On April 13, 2015, during my last few days of my freshman year at BYU, I had an accident while riding a razor scooter. [Word to the wise - Let the 5-10 year olds ride the razor scooters. Their lower center of gravity make falling off much less hazardous!]
During this accident, I broke my knee. In essence, a two inch piece of bone that was attached to my ACL broke off. Upon returning home to Texas, I had surgery to repair the damage. It has been almost 3 months since I had my knee surgery. After being on crutches and in an immobilizing brace for 6 weeks, I finally was able to put weight on my leg and begin walking again. After walking on my leg for several weeks, I started physical therapy. I attend physical therapy twice a week where I work on bending, strengthening, balance, and walking normally again.
Since this is the first time I have had a serious injury, I did not know how difficult it would be to return back to my normal physical capabilities.

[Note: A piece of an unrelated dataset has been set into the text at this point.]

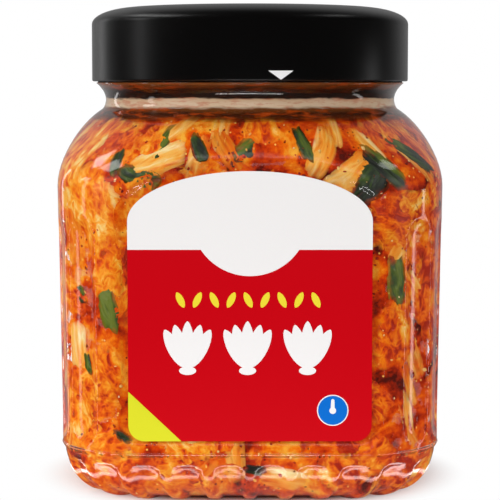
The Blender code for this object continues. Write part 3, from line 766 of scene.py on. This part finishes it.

It will take me 6-8 weeks of physical therapy to be able to walk a mile normally and ride a bike. Although I cannot run yet, I still am in a training regimen that requires extreme dedication. Twice daily I have to perform many exercises such as doing hundreds of leg lifts, walking over cups, strengthening using resistance bands, and bending my leg as much as possible. I have increased the strength in my hips, quads, and calves as well as increasing the bend in my knee from 55 to 75 degrees. I am working on how to walk properly again by first straightening my leg then bending it back as it comes off the ground. Every step I take, I have to consciously make sure I am walking correctly, without limping or favoring my injured leg.
My new daily regimen takes 1.5 - 2 hours and can be challenging and painful.
Because I run, I have learned the dedication it takes to keep to a schedule. Because I run, I know that if I slack off, I will not achieve my goals and I won’t be able to return to my full capacity. Because I can’t run now, I have motivation to work hard so that I will be able to run again in the near future.